Before his return to the Saints he had planned on getting a job with the NCAA. "I would have enjoyed that job, but playing ball comes first. The Rams had tried to work out a deal to put me on their taxi squad but I really didn't feel I wanted to do that. I wanted to play and should have that chance now." Whitaker also stated that he planned trying out with the St. Louis Cardinals or Chicago Bears before he was signed by the Saints.

With the Saints in 1971, he spent most of the season on the taxi squad, but was activated to the roster for the final two games, against the Cleveland Browns and Atlanta Falcons. Against Cleveland, he recorded his first two career receptions, of five and nine yards. "The Saints' biggest problem is lack of speed and I think I can help them out there. I was the fastest on the club in the 40, with a best time of 4.4 seconds. Two others had 4.6 second times," he said.

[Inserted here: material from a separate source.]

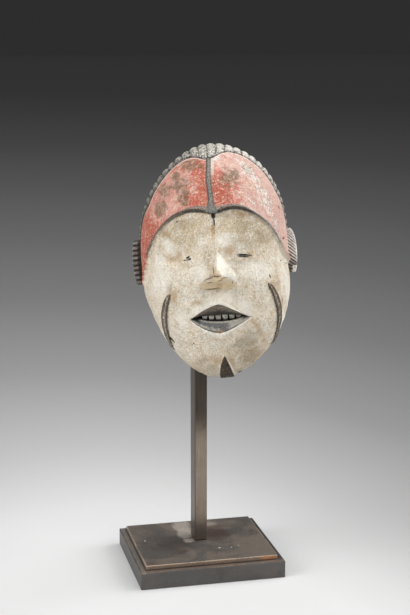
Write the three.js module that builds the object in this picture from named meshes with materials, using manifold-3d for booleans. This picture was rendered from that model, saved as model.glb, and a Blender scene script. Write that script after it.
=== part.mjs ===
// A carved and painted wooden face mask on a patinated metal stand.
// Millimetres, +Z up, -Y is the front. The origin is the middle of the base's underside.
import * as THREE from 'three';
import { mergeVertices } from 'three/addons/utils/BufferGeometryUtils.js';
import Module from 'manifold-3d';

const { PI, abs, atan2, cos, hypot, max, min, sin, sqrt } = Math;
const wasm = await Module();
wasm.setup();

// Stand
const FIT_GAP = 0.3;
const BASE = { width: 160, depth: 140, height: 19, edge: 0.8 };
const PLATE = { inset: 7, height: 5, edge: 0.6 };
const POST = { x: 1, y: 9, width: 14, depth: 22, top: 352, edge: 0.8 };
const ARM = { width: 10, thick: 4 };

// Mask: half width and reach above and below its widest level, then how deep it is.
const HALF_WIDTH = 77.2;
const CROWN = 136.8;
const CHIN = 108.9;
const DOME = 84;
const SKIRT_CHIN = 16;
const SKIRT_CROWN = 50;
const SKIRT_TAPER = 0.07;
const WALL = 11;
const POSE = { x: 14.2, y: -15, z: 329.1, yaw: -12, lean: 6, roll: 4.6 };

// Powers of the rounded outline, which is not the same on the left and the right.
const UPPER_LEFT = { across: 1.49, upward: 2.92 };
const UPPER_RIGHT = { across: 1.9, upward: 3.46 };
const LOWER_LEFT = { across: 2.14, upward: 1.4 };
const LOWER_RIGHT = { across: 1.64, upward: 2.14 };

// Forehead: the two brow arches, the band along them and the ridge between them.
const BROW = { centre: 20, halfSpan: 53.9, height: 72, dip: 4, band: 4.2 };
const FACE_SINK = 3.4;
const BAND_LIFT = 1.6;
const RIDGE = { x: -1.4, width: 5.2, lift: 1.8, bottom: 63, top: 123 };

// Hair: braids that run from the hairline back to the rim.
const HAIRLINE = { middle: 0.7, rise: 0.13, spread: PI / 20, turn: 0.21 * PI, fall: 0.38, over: PI / 7 };
const BRAIDS = { count: 38, fromAngle: 0.09 * PI, toAngle: 0.91 * PI, lift: 2.6, groove: 2.2 };

// Face
const EYE = { x: 28, z: 24.5, hollowX: 24, hollowZ: 19, sink: 4.2, slit: 15, slitHeight: 2.4 };
const BLIND_EYE = { x: -28, z: 26, slit: 4.5, height: 2.8 };
const NOSE = { x: 1.5, bridge: 31, tip: 7, lift: 14, root: 2.4, wing: 20, under: -8.5, levels: 6 };
const MOUTH = { x: -0.6, z: -37.2, half: 29.6, upper: 15, lower: 15, muzzle: 6, sink: 2.8, point: 2.7 };
const MOUTH_HOLE = { half: 26, upper: 3.8, lower: 3.6, sink: 7, point: 1.2 };
const TEETH = { count: 7, width: 5.6, height: 4.4, pitch: 6.3, sink: 3.6 };
const SCAR = { x: 57.4, z: -40, tall: 66, bulge: 9.2, width: 7.4, lift: 1.6 };
const WEDGE = { x: 0.8, top: -78.6, left: -4, right: 10.5, bottom: -105, lift: 2.2 };
const EAR = { z: 21.5, tall: 46, front: -44, deep: 15, out: 9.2, tips: 4, notches: 10, notch: 1.7 };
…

In his second season, Whitaker did not make the roster and was sent to the taxi squad. He was upset with the decision, saying "Right now I am real, real bitter about being put on the taxi squad. I was very stunned when I was notified because just one week before Roberts had told me that he would keep four wide receivers and I would be one of them. They ended up keeping Margene Adkins, Dan Abramowicz and Bob Newland. It is possible I will be activated, but right now I am quite upset about the situation. I felt they hid me during the pre-season games. They keep statistics through all the practice sessions and I caught 15 more passes than the next closest- Adkins. I caught 77 to his 62 passes. Then in the six pre-season games I played only the equivalent of three quarters and caught five passes for over 90 yards and one touchdown. I definitely felt that what I had done in that time was comparable or better than any of the other wide receivers." He was promoted to the active roster against the Minnesota Vikings. He recorded one catch for six yards. He was then reverted to the taxi squad and would stay there until week 14, against the Green Bay Packers. It would be his final career game, as he was reverted and retired the following season after an injury.